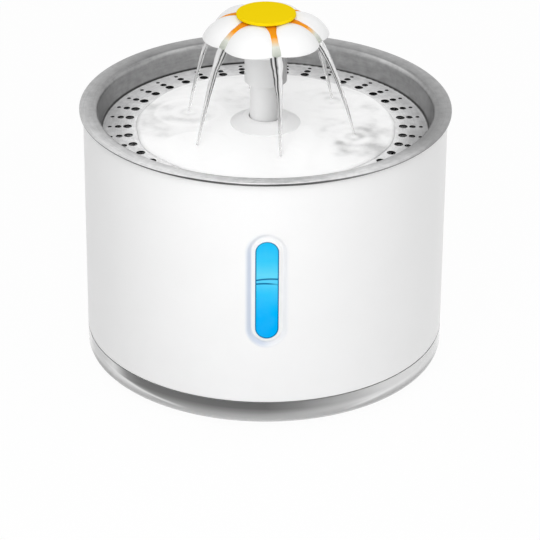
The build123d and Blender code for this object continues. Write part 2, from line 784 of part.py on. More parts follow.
def led_lens():
    outer_r = LED_POCKET_R - FIXED_FIT
    low = LED_BOARD_T
    high = LED_POCKET_H + LENS_RISE
    cap = turned(
        (outer_r - LENS_WALL, low, 0),
        (outer_r, low, 0),
        (outer_r, high, LENS_RISE),
        (0, high, 0),
        (0, high - LENS_WALL, 0),
        (outer_r - LENS_WALL, high - LENS_WALL, LENS_RISE - LENS_WALL),
    )
    return Pos(shaft_x, pocket_y, pocket_z) * cap


# ---- Write every piece ----


def pieces():
    """Each node's name with its solid."""
    found = {
        "water_tank": water_tank(),
        "outer_shell": outer_shell(),
        "level_window": level_window(),
        "cable_grommet": cable_grommet(),
        "filter_basket": filter_basket(),
        "filter_frame": filter_frame(),
        "steel_tray": steel_tray(),
        "tray_collar": tray_collar(),
        "flower_petals": flower_petals(),
        "flower_stem": flower_stem(),
        "flower_cap": flower_cap(),
        "pump_housing": pump_housing(),
        "stator_core": stator_core(),
        "coil_bobbin": coil_bobbin(),
        "coil_winding": coil_winding(),
        "potting_resin": potting_resin(),
        "pump_gland": pump_gland(),
        "volute_cover": volute_cover(),
        "shaft_bush_front": shaft_bush_front(),
        "shaft_bush_rear": shaft_bush_rear(),
        "rotor_shaft": rotor_shaft(),
        "rotor_magnet": rotor_magnet(),
        "impeller": impeller(),
        "spout_pipe": spout_pipe(),
        "intake_cover": intake_cover(),
        "flow_dial": flow_dial(),
        "led_board": led_board(),
        "led_lens": led_lens(),
    }
    for index in range(FOOT_COUNT):
        found[f"foot_pad_{index + 1}"] = foot_pad(index)
    for index in range(PACK_COUNT):
        found[f"filter_pack_{index + 1}"] = filter_pack(index)
    for index in range(LED_COUNT):
        found[f"led_{index + 1}"] = led(index)
    for index, place in enumerate(cup_places()):
        found[f"suction_cup_{index + 1}"] = suction_cup(place)
    return found


os.makedirs("parts", exist_ok=True)
for name, solid in pieces().items():
    export_step(solid, f"parts/{name}.step")
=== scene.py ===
import json
from math import asin, copysign, cos, exp, hypot, pi, radians, sin, sqrt, tau

import bpy
from mathutils import Matrix, Vector, noise

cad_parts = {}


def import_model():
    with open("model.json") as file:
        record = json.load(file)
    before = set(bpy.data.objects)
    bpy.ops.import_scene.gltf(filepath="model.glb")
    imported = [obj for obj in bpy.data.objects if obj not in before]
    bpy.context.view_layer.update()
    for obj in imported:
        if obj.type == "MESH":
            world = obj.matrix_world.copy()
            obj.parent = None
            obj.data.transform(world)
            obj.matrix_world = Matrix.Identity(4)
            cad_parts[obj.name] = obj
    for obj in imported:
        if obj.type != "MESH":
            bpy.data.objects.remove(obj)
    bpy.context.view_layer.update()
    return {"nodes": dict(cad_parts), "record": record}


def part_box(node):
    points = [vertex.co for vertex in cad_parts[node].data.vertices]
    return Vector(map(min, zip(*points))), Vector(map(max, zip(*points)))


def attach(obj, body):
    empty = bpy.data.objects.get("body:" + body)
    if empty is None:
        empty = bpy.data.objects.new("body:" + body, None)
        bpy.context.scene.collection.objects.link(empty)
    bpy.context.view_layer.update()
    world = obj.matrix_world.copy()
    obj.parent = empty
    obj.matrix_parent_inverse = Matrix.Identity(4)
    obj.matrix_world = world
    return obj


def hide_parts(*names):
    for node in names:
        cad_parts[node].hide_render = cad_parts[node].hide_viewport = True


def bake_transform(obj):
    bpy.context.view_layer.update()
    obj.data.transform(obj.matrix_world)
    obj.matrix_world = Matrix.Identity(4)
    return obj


# Pet water fountain: finishes for the CAD nodes, the running water, the fleece of the filter,
# camera, sky, lamps and floor. Metres, in the frame of the CAD model; MM turns millimetres into
# metres. The front is towards -y, and +x is on the viewer's right.

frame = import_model()
nodes = frame["nodes"]

MM = 0.001

# ---- Places read from the frame ----
window_low, window_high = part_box("level_window")
stem_low, stem_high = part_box("flower_stem")
tray_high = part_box("steel_tray")[1]

rim_r = tray_high.x
rim_z = tray_high.z
collar_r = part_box("tray_collar")[1].x
petals_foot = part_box("flower_petals")[0].z
ring_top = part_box("outer_shell")[0].z
pack_outer_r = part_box("filter_pack_1")[1].x
window_x = (window_low.x + window_high.x) / 2
window_z = (window_low.z + window_high.z) / 2
window_half_w = (window_high.x - window_low.x) / 2
window_half_h = (window_high.z - window_low.z) / 2

# ---- Sizes of the tray and the flower that the water and the finishes follow ----
DISH_DEPTH = 12.9 * MM
DISH_RISE = 1.9 * MM
FLANGE_W = 9.3 * MM
DISH_DRAFT = 1.6 * MM
HOLE_R = 14.0 * MM
HUB_SKIRT = 8.0 * MM
LIP_H = 7.1 * MM
LOBE_R = 18.0 * MM
LOBE_OFFSET = 16.0 * MM
HALF_PETAL = pi / 6
PIPE_R = 8.0 * MM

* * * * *

__Given problem__
Looking at the material above, please copy exactly every line from its first line through the line containing "# ---- Write", with both ends included and nothing else.

__Response__
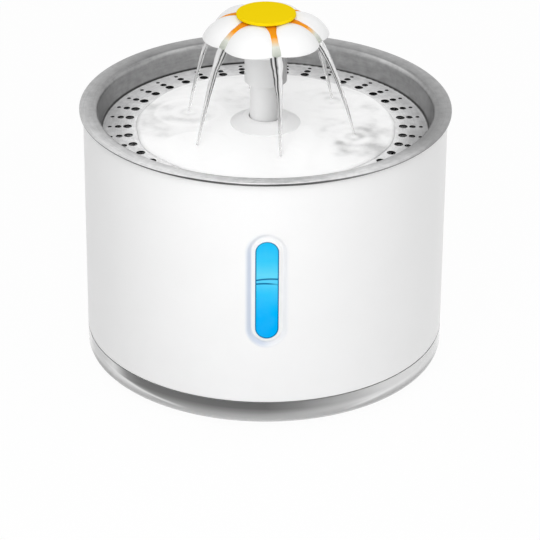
The build123d and Blender code for this object continues. Write part 2, from line 784 of part.py on. More parts follow.
def led_lens():
    outer_r = LED_POCKET_R - FIXED_FIT
    low = LED_BOARD_T
    high = LED_POCKET_H + LENS_RISE
    cap = turned(
        (outer_r - LENS_WALL, low, 0),
        (outer_r, low, 0),
        (outer_r, high, LENS_RISE),
        (0, high, 0),
        (0, high - LENS_WALL, 0),
        (outer_r - LENS_WALL, high - LENS_WALL, LENS_RISE - LENS_WALL),
    )
    return Pos(shaft_x, pocket_y, pocket_z) * cap


# ---- Write every piece ----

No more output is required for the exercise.